Babies are naturally good at self-regulating food intake – they’re the gold standard of intuitive eaters! But only when they’re being fed properly – who knows if this is true for scientifically proven addictive foods like Girl Scout cookies.
Bigger babies tend to be healthier babies – the babies with the worst health outcomes are the teeny tiny ones! But there is a difference between a baby chunked out on breast milk and one sucking down French fries as a first food.
And let’s not forget how squishably fun dimply chubby baby thighs are! I have no retort to that – baby thighs are a work of art! As are tushies!
So what’s a parent to do? Especially when pediatricians are sounding the alarm at new-parent visits. Mathew Gillman, a Hardvard pediatrician and epidemiologist, says, “Excess or accelerated weight gain even in the first four or six months of life may be setting up kids for overweight, for higher blood pressure, maybe even for asthma over the first years in childhood.” But nobody is advocating putting baby on a diet either. Most pediatricians these days are keeping an eye on the child’s growth charts (are their height and weight staying proportional?) rather than going by weight alone. Although even that can be tricky as Gym Buddy Krista (who is also a doula and in grad school when she’s not answering my hysterical texts about how I made cookies this weekend with cream that was so expired I might as well have used bleu cheese. And then tried to cover up by making “frosting” out of chocolate chips and coconut extract which made the chocolate seize and made my cookies both smelly and ugly, pretty much ensuring none of you will ever show up at my house for dinner. ANYHOW.) points out that the charts are calibrated for formula-fed babies and breast-fed babies often follow a different growth arc.

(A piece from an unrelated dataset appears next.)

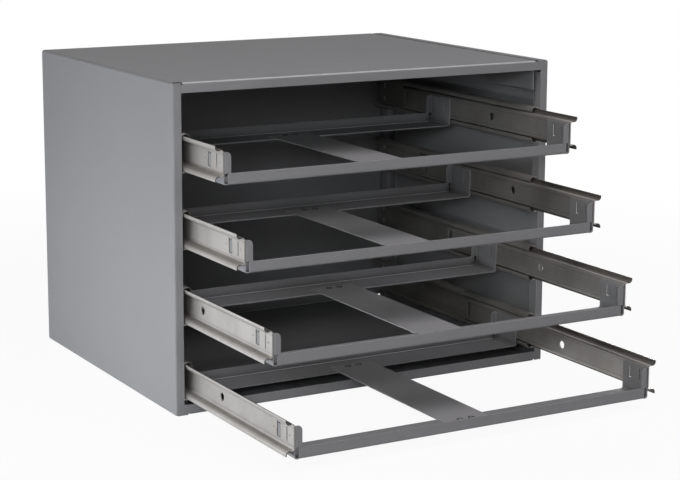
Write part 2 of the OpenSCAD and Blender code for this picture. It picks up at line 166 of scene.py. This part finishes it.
class Graph:
    """The node tree of one material or world."""

    def __init__(self, tree: bpy.types.NodeTree) -> None:
        """Empties the tree.

        Args:
            tree: The node tree to build in.
        """
        self.tree = tree
        tree.nodes.clear()

    def node(self, kind: str, settings: dict[str, Any], inputs: dict[Any, Any]) -> bpy.types.Node:
        """Adds a node of any type.

        Args:
            kind: Blender's name of the node's type.
            settings: The node's own settings, which are set before the sockets.
            inputs: For a socket's name or number, the value or Wire that it gets.

        Returns:
            The node.
        """
        made = self.tree.nodes.new(kind)
        for name, value in settings.items():
            setattr(made, name, value)
        for name, value in inputs.items():
            if isinstance(value, Wire):
                self.tree.links.new(value.socket, made.inputs[name])
            else:
                made.inputs[name].default_value = value
        return made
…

For myself, just like I think a pregnant woman’s weight gain should be between her and her doctor, I think that other people’s baby’s weights are not my business so I stick to gushing about how cuddly and adorable and wizened (right??) their infants look. (Exception: I have been known to squee over delicious chubby cheeks and try to nom them. And if that’s wrong I don’t ever want to be right.) Similarly I try to tune out people’s comments about my own babies. But it’s hard in a culture as weight-obsessed as ours. The scrutiny starts the second you announce you’re pregnant –- oh look! Remember when the tabloids determined that preggo Hillary Duff was “healthy” while Jessica Simpson was “so fat she’s unrecognizable” – and while we all know that moms are even more pressured after giving birth, now it’s extending to their babies as well?
What’s your take: Do you worry about babies getting too fat? Would you ever comment on a friend’s baby’s weight? A stranger’s baby’s?

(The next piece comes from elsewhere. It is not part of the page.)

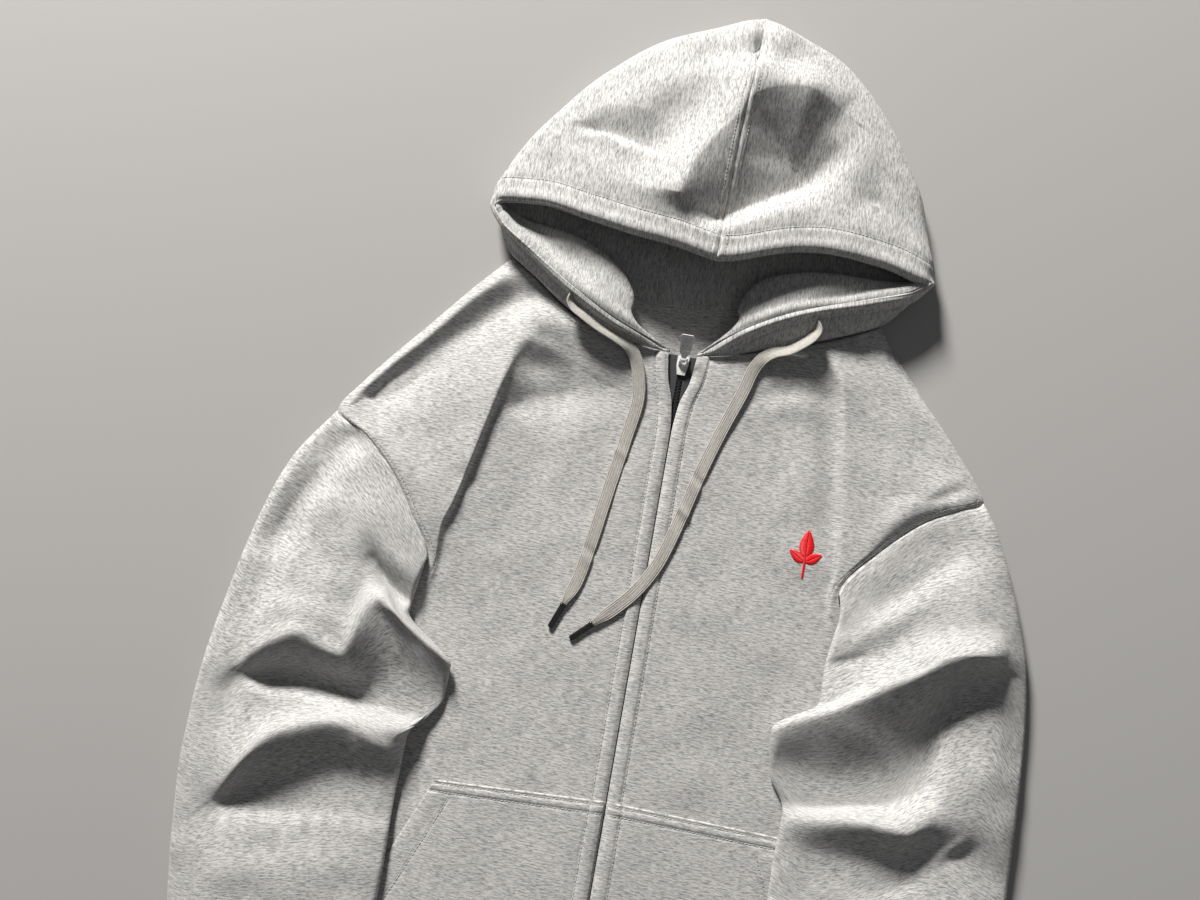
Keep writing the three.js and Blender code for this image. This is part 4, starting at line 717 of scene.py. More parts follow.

Why should a baby stop drinking milk after 6 months? I’ve never heard of this “rule”. Especially since some mothers breastfeed well past that mark. Did you mean formula? Or did you mean drinking milk at night? You weren’t very specific.
@Akilah: I wouldn’t keep babies on breast milk considering research that strongly suggests many women’s breast milk is tainted with phthalates. That might be what she’s getting at but it’s seems like something to look into further
@Akilah:
“6-month old babies shouldn’t be drinking milk at all,” is what she wrote. She did not say for babies to not drink milk after 6 months…
Also, if you analyze the context of her comment, she is most likely speaking of cow or other animal milk. Babies under age one shouldn’t have cow’s milk yet, as their stomachs and intestines are not quite ready to digest it. Cow’s milk can cause some pretty horrible gas and diarrhea in babies under one.
You’re hands down my favorite blogger. You’re writing style is always on point! 🙂
That being said, I definitely believe HUGE babies are in issue (if the cause of their bigness is the fact that they’re being overfed.).
There are some babies who are so heavy, I’m gasping for breath when I carry them for over 5 minutes, and when they’re old enough to walk, it’s more of a waddle.
I think this happens (though I may be wrong) because some mothers, consciously or unconsciously, equate feeding with showing affection to their young ones. The more “affection” they show, the bigger the child gets.